J’ai eu, par le plus grand des hasards, connaissance d’une circulaire du ministre de l’Équipement – Direction des routes et de la circulation routière – dont je vous fais parvenir photocopie.

Cette circulaire, présentée comme un projet, a en fait déjà été communiquée à de nombreux fonctionnaires chargés de son application, puisque c’est par l’un d’eux que j’en ai appris l’existence.

Elle appelle de ma part deux réflexions :

– la première, c’est qu’alors que le Conseil des ministres est parfois saisi de questions mineures telles que l’augmentation d’une indemnité versée à quelques fonctionnaires, des décisions importantes sont prises par les services centraux d’un ministère, en dehors de tout contrôle gouvernemental ;

– la seconde, c’est que, bien que j’aie plusieurs fois exprimé en Conseil des ministres, ma volonté de sauvegarder partout les arbres, cette circulaire témoigne de la plus profonde indifférence à l’égard des souhaits du président de la République. Il en ressort, en effet, que l’abattage des arbres le long des routes deviendra systématique, sous prétexte de sécurité. Il est à noter, par contre, que l’on n’envisage qu’avec beaucoup de prudence et à titre de simple étude, le déplacement des poteaux électriques ou télégraphiques. C’est que là, il y a des Administrations pour se défendre. Les arbres, eux, n’ont, semble-t-il, d’autres défenseurs que moi-même et il apparaît que cela ne compte pas.

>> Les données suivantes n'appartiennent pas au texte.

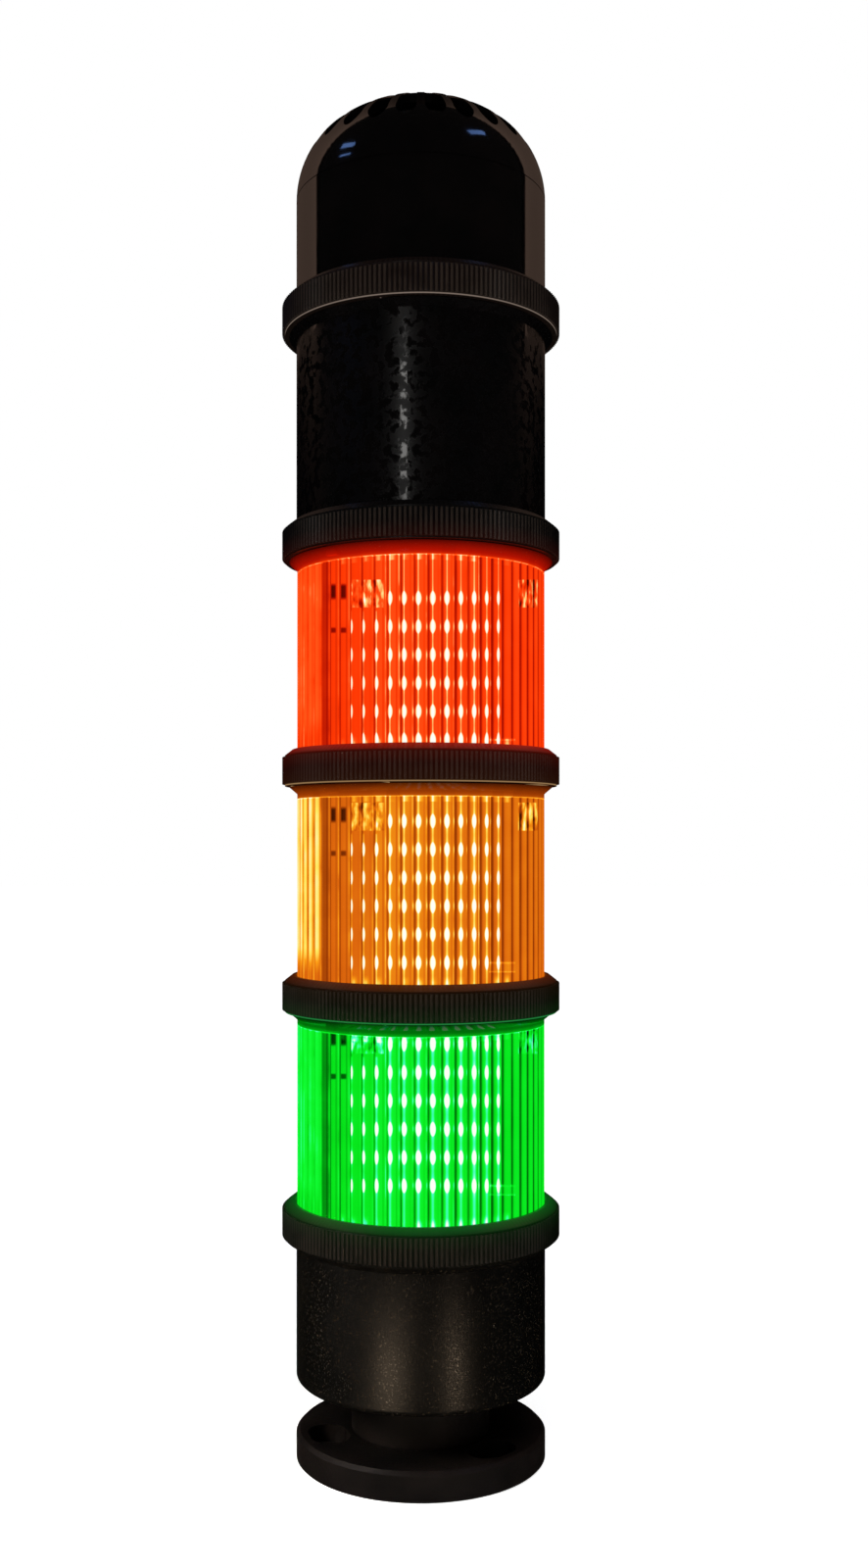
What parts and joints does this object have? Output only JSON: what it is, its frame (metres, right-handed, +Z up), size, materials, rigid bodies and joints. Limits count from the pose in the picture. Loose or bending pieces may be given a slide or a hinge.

La France n’est pas faite uniquement pour permettre aux Français de circuler en voiture, et, quelle que soit l’importance des problèmes de sécurité routière, cela ne doit pas aboutir à défigurer son paysage. D’ailleurs, une diminution durable des accidents de la circulation ne pourra résulter que de l’éducation des conducteurs, de l’instauration des règles simples et adaptées à la configuration de la route, alors que complication est recherchée comme à plaisir dans la signalisation sous toutes ses formes. Elle résultera également des règles moins lâches en matière d’alcoolémie, et je regrette, à cet égard, que le gouvernement se soit écarté de la position initialement retenue.

La sauvegarde des arbres plantés au bord des routes – et je pense en particulier aux magnifiques routes du Midi bordées de platanes – est essentielle pour la beauté de notre pays, pour la protection de la nature, pour la sauvegarde d’un milieu humain.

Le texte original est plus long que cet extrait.